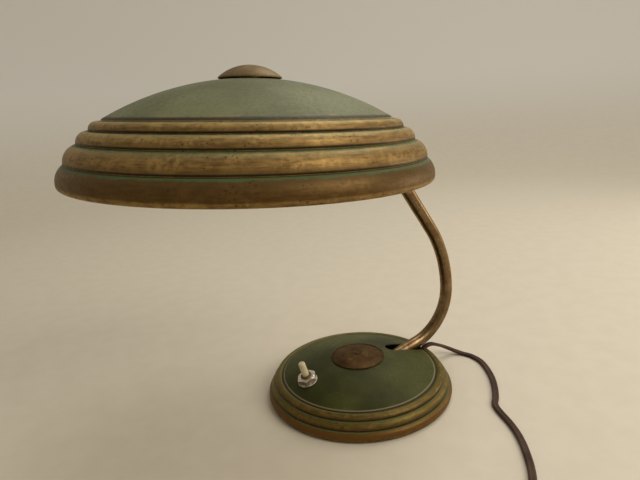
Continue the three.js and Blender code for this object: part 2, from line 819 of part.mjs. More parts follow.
const coilBottom = 0.1;
const coilTop = coilBottom + coilHeight;
const coil = ring(coilMiddle - coilWidth / 2, coilMiddle + coilWidth / 2, coilBottom, coilTop, 40);
piece(lamp, "cord_coil", coil, brownPlastic, [...coilCentre, 0]);

// Two-pin plug, lying on the coil's far side with its pins along +X.
const plug = new THREE.Group();
plug.position.set(coilCentre[0], coilCentre[1] - coilMiddle, coilTop + GAP + plugHeight / 2);
lamp.add(plug);

function plugBody() {
  const half = plugLength / 2;
  const outline = new THREE.Shape();
  outline.moveTo(-half, -4);
  outline.lineTo(-half, 4);
  outline.quadraticCurveTo(-half + 10, 5, 0, plugWidth / 2);
  outline.lineTo(half, plugWidth / 2);
  outline.lineTo(half, -plugWidth / 2);
  outline.lineTo(0, -plugWidth / 2);
  outline.quadraticCurveTo(-half + 10, -5, -half, -4);
  return plate(outline, -plugHeight / 2, plugHeight / 2, 4);
}

const plugPin = () => rod(2, plugLength / 2 + GAP, plugLength / 2 + GAP + 19, 12).rotateY(Math.PI / 2);

piece(plug, "plug_body", plugBody(), bakelite);
piece(plug, "plug_pin_1", plugPin(), brass, [0, -9.5, 0]);
piece(plug, "plug_pin_2", plugPin(), brass, [0, 9.5, 0]);

export default lamp;
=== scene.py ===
"""Metal desk lamp: its smooth surfaces and aged finishes, its cord, a plain table and the camera."""

import json
import math

import bmesh
import bpy
from mathutils import Matrix, Vector

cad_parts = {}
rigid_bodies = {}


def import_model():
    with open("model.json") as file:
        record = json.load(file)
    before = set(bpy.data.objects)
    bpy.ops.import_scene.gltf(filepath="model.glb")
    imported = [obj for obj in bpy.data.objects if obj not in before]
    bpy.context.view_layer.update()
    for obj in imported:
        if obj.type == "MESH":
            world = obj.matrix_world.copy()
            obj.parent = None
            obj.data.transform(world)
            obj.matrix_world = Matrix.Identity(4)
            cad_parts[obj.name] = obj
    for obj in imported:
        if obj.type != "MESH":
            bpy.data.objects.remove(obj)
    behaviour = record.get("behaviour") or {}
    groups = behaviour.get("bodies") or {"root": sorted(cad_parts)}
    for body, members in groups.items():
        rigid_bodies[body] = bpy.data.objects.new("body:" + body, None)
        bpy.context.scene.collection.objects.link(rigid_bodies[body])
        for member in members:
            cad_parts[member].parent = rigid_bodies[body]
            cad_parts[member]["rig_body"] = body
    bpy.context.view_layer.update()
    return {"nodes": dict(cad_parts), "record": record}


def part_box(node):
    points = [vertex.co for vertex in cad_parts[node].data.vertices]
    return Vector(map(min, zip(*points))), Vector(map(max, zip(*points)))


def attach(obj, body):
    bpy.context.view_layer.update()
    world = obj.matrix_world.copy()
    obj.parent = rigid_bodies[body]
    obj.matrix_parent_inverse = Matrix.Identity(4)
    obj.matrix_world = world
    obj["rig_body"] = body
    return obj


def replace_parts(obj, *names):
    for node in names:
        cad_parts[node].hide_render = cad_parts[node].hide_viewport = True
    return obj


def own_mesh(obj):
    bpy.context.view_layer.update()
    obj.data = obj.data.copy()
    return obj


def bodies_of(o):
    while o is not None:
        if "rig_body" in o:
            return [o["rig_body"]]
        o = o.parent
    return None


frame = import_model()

NODES = frame["nodes"]
JOINTS = {joint["name"]: joint for joint in frame["record"]["behaviour"]["joints"]}
MM = 0.001

# ---- driving dimensions, in millimetres --------------------------------------

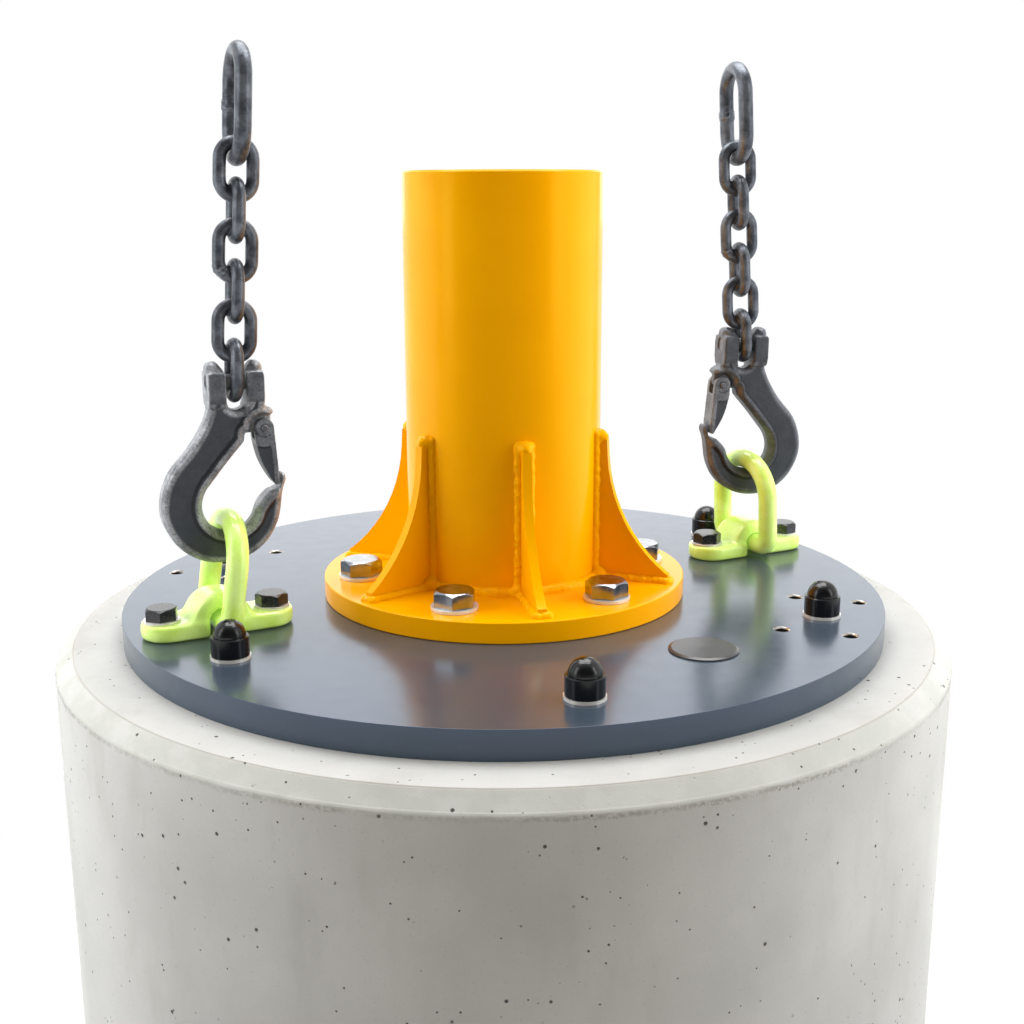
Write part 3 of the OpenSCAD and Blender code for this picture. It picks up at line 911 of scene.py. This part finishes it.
    def ring_drops(self, foot: float) -> list[Drop]:
        """The drops of the weld round the mast's foot.

        Args:
            foot: The height of the flange's top.

        Returns:
            Centre and radius of each drop.
        """
        draw = random.Random(self.ring_seed)
        count = round(2 * math.pi * self.mast_radius / self.ring_bead_pitch)
        drops = []
        for i in range(count):
            turn = 2 * math.pi * i / count
            shift = draw.uniform(-self.ring_bead_shift, self.ring_bead_shift)
            reach = self.mast_radius - self.ring_bite + shift
            centre = Vector((math.cos(turn) * reach, math.sin(turn) * reach, foot - self.ring_drop))
            drops.append((centre, self.ring_bead_radius * draw.uniform(*self.ring_bead_sizes)))
        return drops

    def drop_piece(self, name: str, drops: Sequence[Drop]) -> Piece:
        """Lay small balls of metal into one mesh.

        Args:
            name: The piece's name.
            drops: Centre and radius of each ball.

        Returns:
            The piece.
        """
        bpy.ops.object.select_all(action="DESELECT")
        centre, radius = drops[0]
        bpy.ops.mesh.primitive_ico_sphere_add(subdivisions=2, radius=radius, location=(0, 0, 0))
        piece = bpy.context.active_object
        piece.name = name
        ball = piece.data.copy()
        bpy.ops.object.mode_set(mode="EDIT")
        mesh = bmesh.from_edit_mesh(piece.data)
        bmesh.ops.translate(mesh, verts=mesh.verts, vec=centre)
        for place, size in drops[1:]:
            before = len(mesh.verts)
            mesh.from_mesh(ball)
            mesh.verts.ensure_lookup_table()
            for point in mesh.verts[before:]:
                point.co = point.co * (size / radius) + place
        bmesh.update_edit_mesh(piece.data)
        bpy.ops.object.mode_set(mode="OBJECT")
        return piece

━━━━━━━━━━

■ Your instructions:
Everything from the line with "const plugPin = ()" through the line with "record = json.load(file)" is to be output exactly; leave out all other lines.

■ Answer for the task:
const plugPin = () => rod(2, plugLength / 2 + GAP, plugLength / 2 + GAP + 19, 12).rotateY(Math.PI / 2);

piece(plug, "plug_body", plugBody(), bakelite);
piece(plug, "plug_pin_1", plugPin(), brass, [0, -9.5, 0]);
piece(plug, "plug_pin_2", plugPin(), brass, [0, 9.5, 0]);

export default lamp;
=== scene.py ===
"""Metal desk lamp: its smooth surfaces and aged finishes, its cord, a plain table and the camera."""

import json
import math

import bmesh
import bpy
from mathutils import Matrix, Vector

cad_parts = {}
rigid_bodies = {}


def import_model():
    with open("model.json") as file:
        record = json.load(file)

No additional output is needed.